JACOB Rees-Mogg is back on his bullshit, but what is the professional troll up to today?
Forcing MPs back to the Commons
Rees-Mogg is keen to surround Boris Johnson with braying Tory MPs and likes being a dick. As coronavirus spreads through parliament he will order MPs to only attend in a full suits of armour, purely for the lulz.
Demanding National Margaret Thatcher Day
Divisive PM Margaret ‘Evil’ Thatcher is the queen of Rees-Mogg’s black heart, so demanding a bank holiday in her honour while lefties howl about the Battle of Orgreave Colliery and Pinochet will only make him more powerful.
Making up words
Rees-Mogg likes to ponce around in the Commons like an 18th-century dictionary compiler, so he will soon just be making up words. Expect ‘The imperitability of the Opposition is globulacious beyond wordificonomy, and I mean that in all frangificariness.’
Anti-EU drivel
The committed Brexiter will demand that all EU member states be removed from British maps, with Germany, France, Italy et al renamed ‘Terra Incognita’ and Switzerland, Monaco and San Marino as islands.
Victorian values
Not actual 19th-century social standards, just a load of neo-con twattery in a pretty bonnet.
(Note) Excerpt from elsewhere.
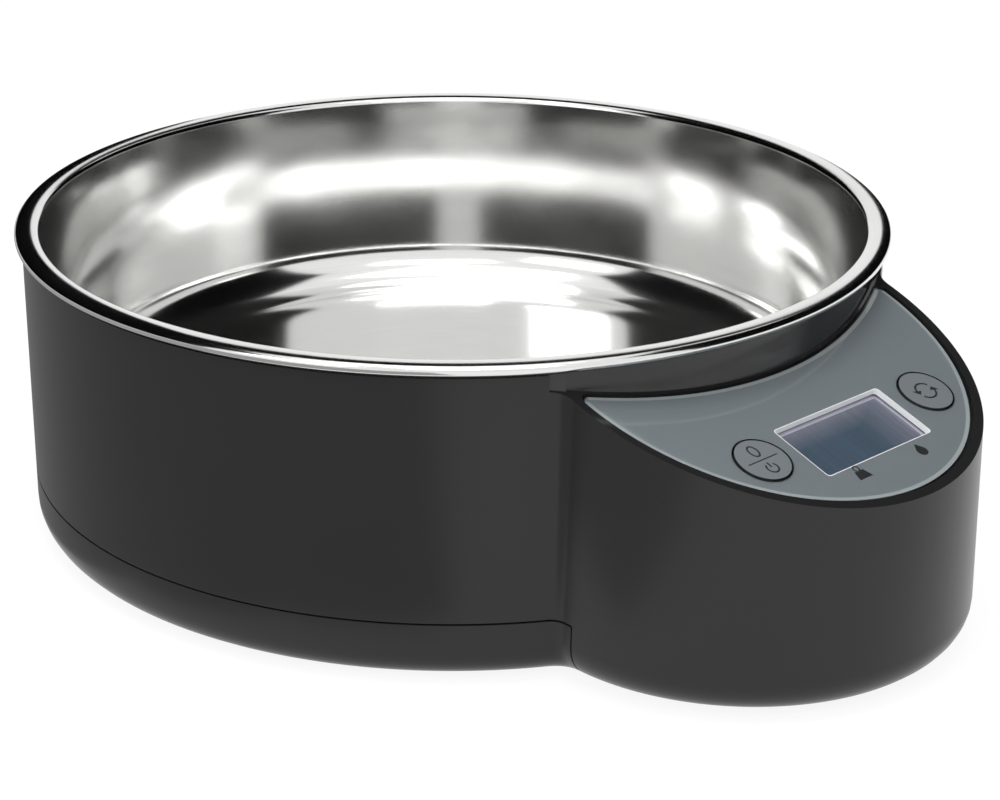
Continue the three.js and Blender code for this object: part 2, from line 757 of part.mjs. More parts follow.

Everyone will own a horse, which is a pain in the arse if you live in a flat.
Another weirdly named child
Rees-Mogg’s children were only conceived so he could give them inflammatory names. Building on the lunacy of Sixtus and Alfred Wulfric, the next child will be Nautilus Caligula Herodotus Agincourt Cerberus Rees-Mogg. Especially if she’s a girl.